Even before posting that recent introvert/extrovert article I'd been thinking about how my makeup has affected my life and relationships. The world greets extroverted people-persons (the Mary's) with open arms while paying scant attention to the introverted, task-oriented "Martha's." Most of the time I am quite all right with that. As a people pleaser I can sometimes be taken advantage of. Sometimes that's ok.
Some people would be surprised to learn that I am an introverted, task-oriented person. Being around people can be fun, but it wears me out and makes me long for time alone. Having a 40-60 minute commute helps. Convincing others to do the things I like to do and organizing the complicated logistics, particularly to my preferred arrive-early timetable, is usually too much trouble - so I often go places alone. How often am I doing things with others? People have commitments and problems of their own.
It was so much of my busy friend Reid to volunteer to give up an evening at home with his family and stay out late to help Matthew and I look at a guitar in a dark, faraway Kroger parking lot.
Ceil's father gave his children an amazing gift: he called them EVERY day. He didn't worry about long-distance charges. Though long in the tooth, he kept up with the technology needed to communicate with subsequent generations - first email and later text messaging (which are free). Mr. Miller also relentlessly kept in touch with friends and other relatives. He never judged or told people what they should do. In return Ceil and Rusty and the grandkids and nieces and nephews communicated back, visited, and came to family gatherings. Story after story was told at his funeral about how he kept in touch for all those years. Looking back, it is really quite amazing.
I am not like that. My first thought is that my kids wouldn't want me hounding them every day like that. Give them space. But I'm wrong. Deep down I'd hope they want to be loved and cared for, as bad as I am at showing it. By spending time pursuing other interests, I am robbing them of the strong father they so desperately need. I keep thinking that one day they'll figure out that I'm not that bad a guy, but if I'm not careful I will run out of time.
But being introverted makes it so much harder. I shouldn't use it as an excuse. When things don't work out the way I want I can get really down. Being turned down for vacation or not being invited to a golf tournament that I'd been promised an invite to. Policies change without notice, and people forget promises and what you tell them (and that's just today). Even praise for good work doesn't make me feel better. I often wonder why God made me this way, though I'm thankful he did.
With five family members going five different ways, with bills to pay while living paycheck to paycheck, with four cars to keep serviced, while living with people raised to look at things differently than me, all while working 13 hour days (plus the two hour commute), many important things mistakenly fall by the wayside - things that will inadvertently hurt loved ones, people who won't understand no matter how hard you explain. Others make unwise decisions. They could care less what I think is the best way, grow defensive when I try to help, and still wonder why I don't take action when their plan is failing. Lots of people are like that (including me). Some think others should be like them, but that's not the way God created people. All this can just shut me down further.
I should to be thankful for what God has blessed me with and not take it for granted.
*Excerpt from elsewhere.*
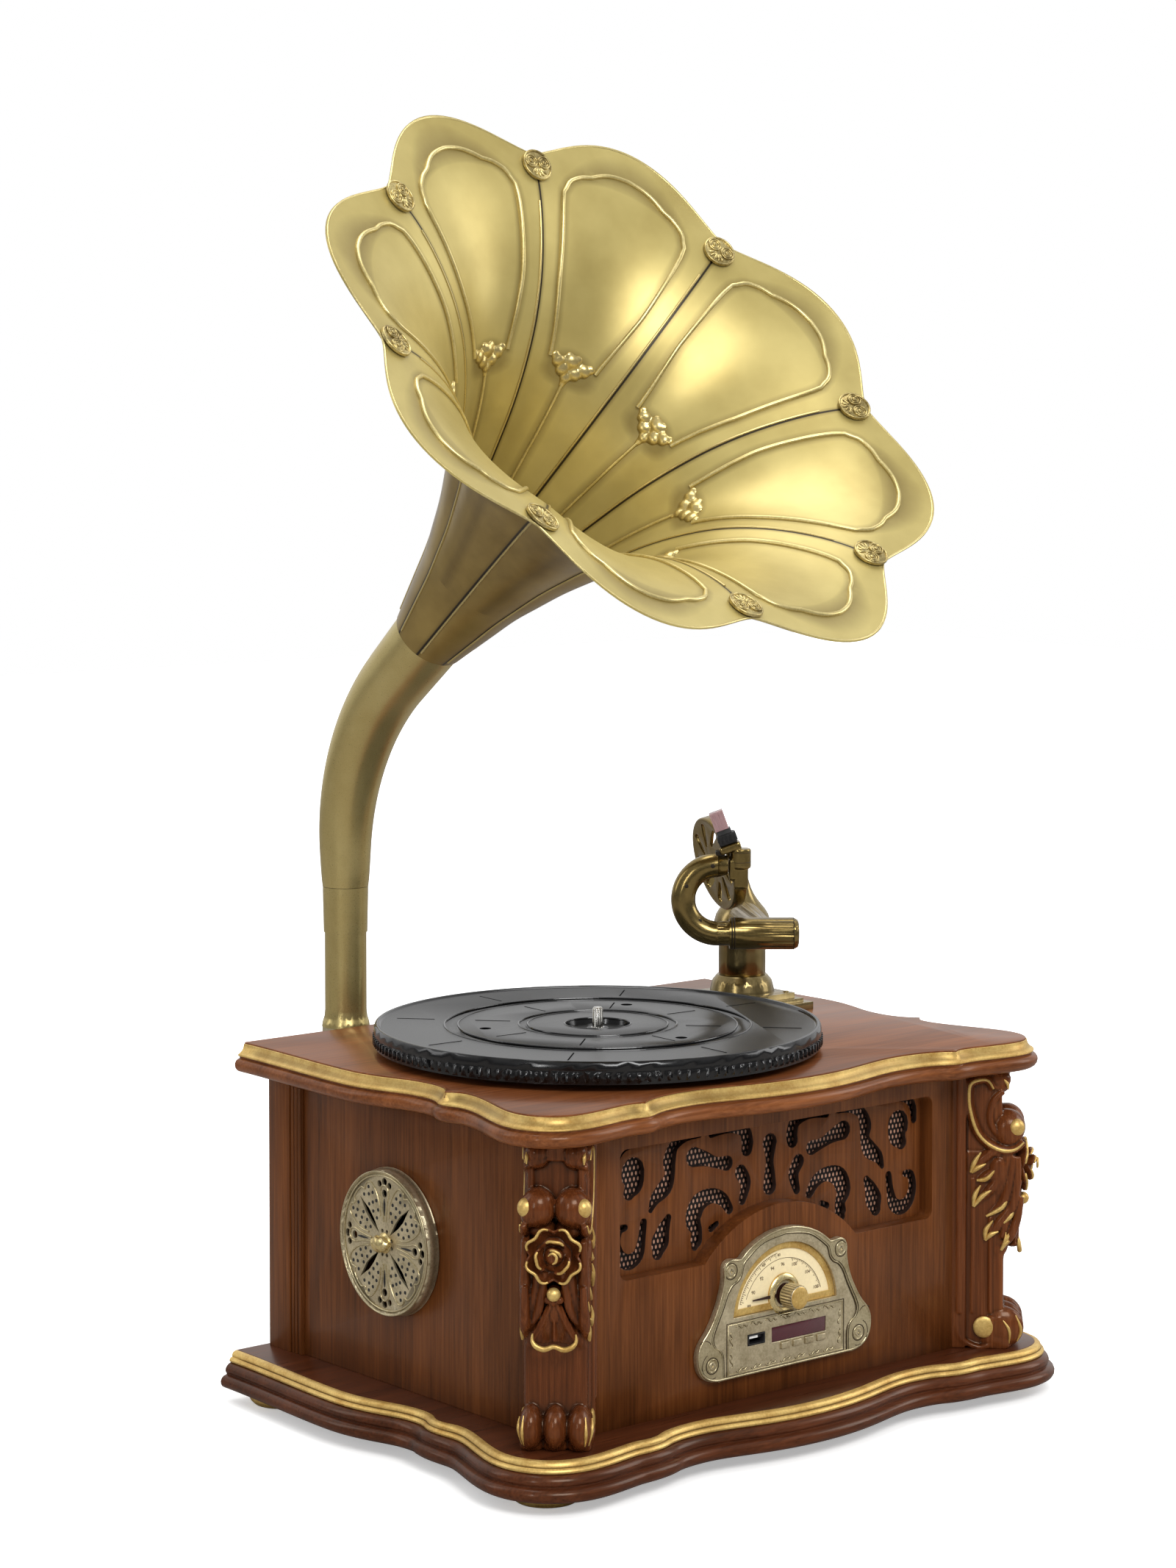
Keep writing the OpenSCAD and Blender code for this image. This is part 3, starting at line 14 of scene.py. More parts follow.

I need to continue to prove myself every dad, as a husband, as a father, as a son, as a friend, as an employee, as a co-worker. I so often fail, and often don't even try. I rationalize supposed reasons, and selfishly fail to give and serve like should. Sometimes while someone else is talking I find myself daydreaming or going on some other mental journey (at work more than at home). I need to gift others by listening to them, and not spend that time formulating my response (or relating a similar story about myself).
It would be great to come up with some awe-inspiring conclusion to all this, but right now I'm not sure what it is. As Forest Gump said after he ran across America, as his followers leaned in to hear something profound: "I'm gonna go home now."
The challenge is making the time count.